James Chenoweth, the "Jimmie" of the Indian raid, born in 1777, married Margaret Smith, a granddaughter of Colonel Harrod of Harrodsburg, Kentucky. James was also the young son who was wounded by the Indian arrow in 1787. James Chenoweth's children were John S., Jane, Thomas H., Alexander, William, Mary, Frances, Gideon, James, Jr. and Ross. James, after the death of his wife, made his home with his oldest son, John S., in Cincinnati. There he died January 10, 1852. His children, all well-to-do, lived in Kentucky and Ohio.

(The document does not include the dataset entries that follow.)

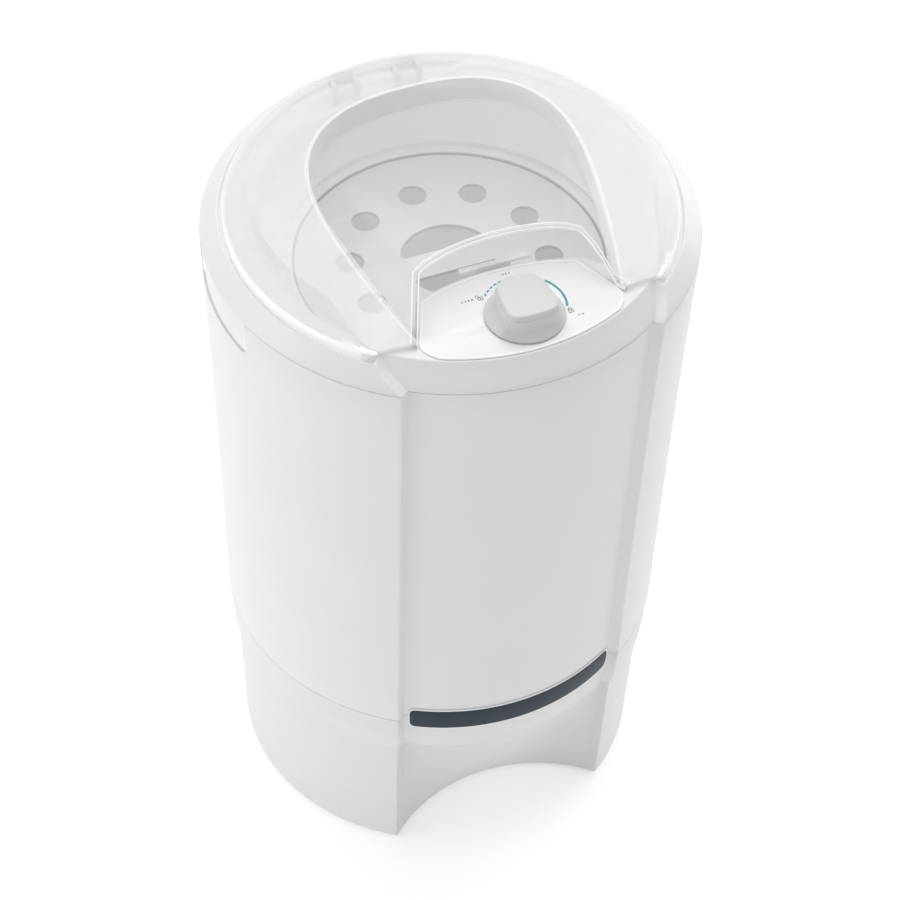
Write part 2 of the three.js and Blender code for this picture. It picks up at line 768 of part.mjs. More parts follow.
// A flat slider over the cam, with a slot round the knob's shaft.
function latchBolt() {
  const slotHalf = knobShaftRadius + 1;
  const tip = -consoleRearMid - 0.5;
  const tail = knobY - boltTravelOn - 9;
  const plate = block(knobX - boltWidth / 2, knobX + boltWidth / 2, tail, tip, boltFoot, boltTop);
  const slot = block(knobX - slotHalf, knobX + slotHalf, knobY - boltTravelOn - slotHalf,
    knobY + boltTravelOpen + slotHalf, boltFoot - 5, boltTop + 5);
  return cut(plate, slot);
}

// ---------------------------------------------------------------- lid

// The raised U of the lid in plan: radius of its crest at an angle, and the crest's height there.
function crestAt(angle) {
  const size = Math.abs(angle);
  const last = Math.atan2(crestFrontHalf, crestFrontY) / radians;
  const at = Math.max(size, last);
  let low = 50;
  let high = lidRadius;
  for (let pass = 0; pass < 30; pass += 1) {
    const radius = (low + high) / 2;
    const x = radius * Math.sin(at * radians);
    const y = -radius * Math.cos(at * radians);
    const back = (x / crestHalfWidth) ** 2.5 + (Math.max(y, 0) / crestBack) ** 2.5;
    const narrowing = (crestHalfWidth - crestFrontHalf) * (Math.max(-y, 0) / crestFrontY) ** 1.5;
    const inside = y > 0 ? back < 1 : x < crestHalfWidth - narrowing;
    if (inside) low = radius;
    else high = radius;
  }
  return { radius: low, height: crestMidHeight - crestSlope * low * Math.cos(at * radians) };
}

function lidProfile(angle) {
  const size = Math.abs(angle);
  const { radius: crestRadius, height: crestHeight } = crestAt(angle);
  const y = -crestRadius * Math.cos(angle * radians);
  const drop = blend(frontDrop, rearDrop, clamp01((y + 60) / (crestBack + 60)));
  const crestFoot = crestRadius - crestWidth;
  const footHeight = crestHeight - drop;
  const open = smooth((size - tipAngle) / 20);
  const shoulderR = blend(lidRadius - 3, shoulderRadius, open);
  const shoulderZ = blend(lidRimTop + 1.5, shoulderHeight, open);
  const top = [0, 0.45, 0.7, 0.87, 1].map((t) => [
    Math.max(crestFoot * t, 0), windowHeight + (footHeight - windowHeight) * t ** windowPower]);
  const outerCrest = Math.min(crestRadius + 1.5, shoulderR - 1);
  const outside = [
    [crestRadius - 2.2, crestHeight - 0.4],
    [outerCrest, crestHeight],
    [blend(outerCrest, shoulderR, 0.5), blend(crestHeight, shoulderZ, 0.5) + 1],
    [shoulderR, shoulderZ],
    [lidRadius, lidRimTop],
    [lidRadius, lidFoot],
  ];
  const t = lidThickness;
  const inside = [
    [lidRadius - t, lidFoot],
    [lidRadius - t, lidRimTop - 1],
    [shoulderR - 1, shoulderZ - t],
    [blend(outerCrest, shoulderR, 0.5), blend(crestHeight, shoulderZ, 0.5) + 1 - t],
    [outerCrest - 0.3, crestHeight - t - 0.3],
    [crestFoot + 2.7, footHeight - 0.7],
  ];
  const under = top.slice().reverse().map(([r, z]) => [r + 0.4 * (r > 0), z - t]);
  return { above: [...top, ...outside], below: [...inside, ...under] };
}

function lidAngles() {
  const list = [];
  for (let angle = -180; angle < 180; angle += 9) list.push(angle);
  return list;
}

function domeShell() {
  return loft(lidAngles().map((angle) => {
    const { above, below } = lidProfile(angle);
    return [...above, ...below].map(([r, z]) => polar(angle, r, z));
  }));
}

// The room under the dome's outside, down to the console's deck.
function domeFilled(floor) {
  return loft(lidAngles().map((angle) => {
    const { above } = lidProfile(angle);
    const upper = above.slice(0, -1);
    return [...upper, [lidRadius, floor], [0, floor]].map(([r, z]) => polar(angle, r, z));
  }));
}

// The notch round the console, seen from above, from the front left to the front right.
function notchLine(offset) {
  const { midY, cornerX, cornerY } = labelRear(offset);
  const line = [[-crestFrontHalf - offset, -crestFrontY], [-cornerX, cornerY]];
  for (let k = -3; k <= 3; k += 1) {
    const share = k / 4;
    line.push([share * cornerX, blend(midY, cornerY, share * share)]);
  }
  line.push([cornerX, cornerY], [crestFrontHalf + offset, -crestFrontY]);
  return line.map(([x, y]) => new THREE.Vector2(x, y));
}

function lid() {
  const clear = 1.5;
  const floor = consoleHeight + 2 * seat;
  const inner = notchLine(clear);
  const outer = notchLine(clear + wallThickness);
  const far = lidRadius + beyond;
  const frontCut = slab(new THREE.Shape([
    new THREE.Vector2(-far, -far), new THREE.Vector2(-far, -tipY), new THREE.Vector2(-tipX, -tipY),
    ...inner,
    new THREE.Vector2(tipX, -tipY), new THREE.Vector2(far, -tipY), new THREE.Vector2(far, -far),
  ]), lidFoot - beyond / 2, windowHeight + beyond);
  const wallStrip = slab(new THREE.Shape([...inner, ...outer.reverse()]), floor, windowHeight + beyond / 2);
  const wall = common(wallStrip, domeFilled(floor));
  const tipRelief = block(-far, far, -far, -tipY + 8, lidFoot - beyond / 2, floor);
  const reliefTop = lipHeight - 2;
  const rearRelief = block(-rearReliefHalf, rearReliefHalf, hingeY - beyond / 2, far, lidFoot - beyond / 2, reliefTop);
  const shell = join(cut(domeShell(), frontCut, tipRelief, rearRelief), wall);
  const knuckles = hingePlaces().flatMap((x) => {
    const left = x - knuckleLength / 2;
    const right = x + knuckleLength / 2;
    const web = block(left, right, hingeY - 4, hingeY + 4, hingeZ, hingeZ + 30);
    return [rodAlongX(knuckleRadius, left, right, hingeY, hingeZ), common(web, domeFilled(hingeZ - 20))];
  });
  return cut(join(shell, ...knuckles), ...hingePlaces().map(hingeBore));
}

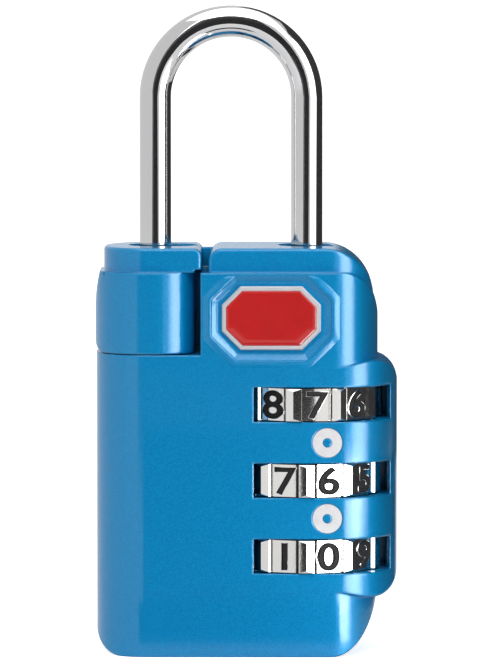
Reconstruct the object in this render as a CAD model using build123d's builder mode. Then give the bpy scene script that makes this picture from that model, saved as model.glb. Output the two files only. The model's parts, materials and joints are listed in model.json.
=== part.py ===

Jane Chenoweth, daughter of Richard, married a Miller. Nothing more is recorded of her. One record indicates that another daughter, Ann, was born to Richard and his wife subsequent to the birth of Tabitha. Ann was born in Kentucky in 1790. She married a man named Bonderant, and had two children, Joseph and Benjamin.

In Hurlburt's "The Ohio River, a Course of Empire," the Chenoweth family story is confirmed. The historian says: "Louisville was founded by a few families that accompanied George Rogers Clark to the falls of the Ohio on May 27, 1778. Of these first citizens of Louisville who boldly erected their cabins on Corn Island, we have the names of five: James Patton, Richard Chenoweth, William Faith, John Tewell and John McManness."

"The Chenoweth Family Massacre," by Alfred Pirtle, was read at Louisville at the meeting of the Historical Society on October 3, 1911. A number of Chenoweth descendants present on that occasion were gratified to hear the historical account of what, to them, had been handed down as tradition.